While the technology options are expanding, integrating carbon capture into existing industrial plants presents significant engineering and economic challenges. Retrofitting a capture system often requires substantial modifications to steam cycles, cooling systems, and flue gas handling. Many industrial plants operate at lower flue gas CO₂ concentrations (4–15%) than power plants, making capture more energy-intensive per tonne. Moreover, the downtime for installation can be costly, especially in industries with thin profit margins. To address this, developers are designing modular, containerized capture units that can be installed during planned maintenance shutdowns. Pilot projects at cement plants in Norway and steel mills in Japan have shown that with careful integration, the energy penalty can be kept below 15% of total plant output.

Another practical concern is the management of captured CO₂. Once captured, the CO₂ must be compressed, transported, and either utilized or stored in geological formations. This requires a robust CO₂ pipeline network, which is still underdeveloped in many regions. The IEA emphasizes that without parallel investment in transport and storage infrastructure, even the most efficient capture technology will not deliver climate benefits. Some industrial hubs are planning shared pipeline corridors, such as the Northern Lights project in Norway and the planned Gulf Coast network in the U.S.

Economic and Policy Landscape

The economics of carbon capture have improved dramatically over the past decade, driven by policy incentives and technology learning. The cost of capturing CO₂ from a cement plant using advanced amines has fallen from over $100 per tonne in 2010 to approximately $60–80 per tonne today, and further reductions are expected as modular systems scale up. The 45Q tax credit in the United States and the EU Innovation Fund are specifically designed to bridge the gap between current costs and the revenue needs for storage or utilization. Additionally, carbon markets in Europe and California are putting a price on emissions that makes capture more attractive for large emitters.
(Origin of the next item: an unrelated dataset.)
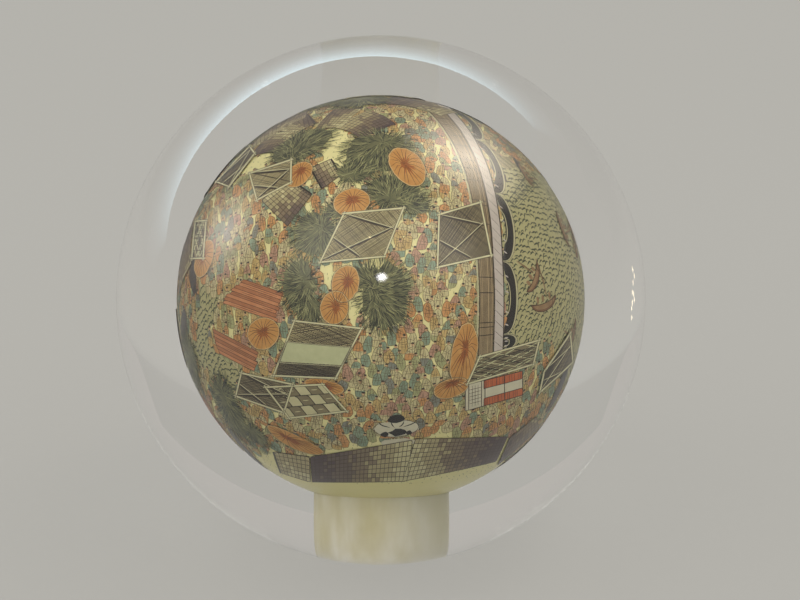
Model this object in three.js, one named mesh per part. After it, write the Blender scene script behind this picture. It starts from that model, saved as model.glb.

However, market volatility and uncertain long-term policy signals remain barriers. Many industrial companies hesitate to invest in capture technology without clear guarantees that carbon prices or tax credits will persist for the lifespan of the equipment (typically 20–30 years). To mitigate this risk, some governments are introducing carbon contracts for difference, which guarantee a minimum carbon price for captured tonnes. The UK’s CCUS cluster sequencing process is one example of a policy framework designed to de-risk private investment.

Conclusion and Outlook

As technology advances, the integration of these innovative solutions will be vital for achieving global climate goals. Continued research and investment are essential to scale these technologies for industrial application and ensure a sustainable future. The next decade will likely see a diversification of capture approaches, with solvent-based systems dominating near-term retrofits, membranes and electrochemical methods entering the mid-term market, and mineralization and bio-capture providing long-term options for permanent storage and circular carbon use. Collaboration across industries, governments, and research institutions will be critical to drive costs down, build out CO₂ transport and storage networks, and create the market conditions necessary for widespread adoption. The transformation of carbon capture from a niche technology to a mainstream industrial practice is underway, and it will be a cornerstone of the global transition to net zero.